Monica watched him go, but her amused smile slowly turned to a frown. She’d have to try and remember to tell Jason what Len had said about the tarpaulins the next time she saw him.
It might be important.
* * *
Jason looked up as Jim tossed a small plastic bag containing two sparkling items on the desk in front of his superior. The sergeant stood there, arms akimbo and looking disgusted.
‘The team that searched the Franklyns’ place found these behind the dressing table in the bedroom. They’d fallen down between the carpet and the s
kirting board. The carpet’s a bit loose in there, apparently.’
Jason reached forward and peered at the diamond and sapphire earrings encased in the evidence bag.
‘So much for Carol-Ann Clancy being a potential Lady Raffles,’ he drawled — and promptly forgot all about them.
CHAPTER 10
Clem Jarvis hung up the telephone, and turned, grave-faced, to his anxiously hovering wife.
‘Well, Clem?’ she asked quickly, although after listening in to his side of the telephone conversation she already had a pretty fair idea of what he was going to say.
‘Bill says he ain’t got it,’ Clem said flatly. ‘And that’s the last of ’em.’
They were in the hall of their old farmhouse, and Clem sighed heavily, sinking down in the chair beside the small occasional table.
‘It’s no use, Bess. It’s gone. I’d best take a walk on down to the vicarage and see somebody about it, I reckon. Not that I’m looking forward to it. I feel a right idiot. And I don’t know if they might not charge me with something, even. Carelessness like, or failing to do something or other.’

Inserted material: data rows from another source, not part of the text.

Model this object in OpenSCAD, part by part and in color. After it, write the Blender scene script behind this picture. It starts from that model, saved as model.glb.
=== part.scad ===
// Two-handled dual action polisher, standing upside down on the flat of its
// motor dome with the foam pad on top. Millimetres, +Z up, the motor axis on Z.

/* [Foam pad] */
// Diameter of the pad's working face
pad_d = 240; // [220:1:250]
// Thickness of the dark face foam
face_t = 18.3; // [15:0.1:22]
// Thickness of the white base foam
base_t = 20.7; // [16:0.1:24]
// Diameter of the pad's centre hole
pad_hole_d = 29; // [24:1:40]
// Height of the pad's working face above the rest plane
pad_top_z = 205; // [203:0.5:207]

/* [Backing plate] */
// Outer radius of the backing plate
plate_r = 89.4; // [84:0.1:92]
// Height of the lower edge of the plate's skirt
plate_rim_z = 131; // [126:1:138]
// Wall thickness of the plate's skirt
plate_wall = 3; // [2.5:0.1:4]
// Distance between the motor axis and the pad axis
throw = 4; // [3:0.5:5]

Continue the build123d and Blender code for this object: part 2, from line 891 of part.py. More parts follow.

Bess bit her lip nervously. Nothing in her hard-working, honest, and rather sheltered life had prepared her for this.
‘Clem, it’s not your fault. And I really can’t believe it’s been stolen,’ she wailed. ‘You’ve had it years,’ she added, as if this made any difference.
The farmer shook his head. ‘Well, old girl, I ’ad it when I went into the pub with the others after the pigeon shoot that time, and it were gone when we left. And if none of the others borrowed it, then it’s been stolen.’ He delivered this piece of logical reasoning in a calm, fatalistic voice, but inside his stomach was churning. Would he have to go to court?
He walked outside, looking the epitome of misery, and cast a glance down into the valley, his eyes easily picking out the church tower and the big vicarage next to it.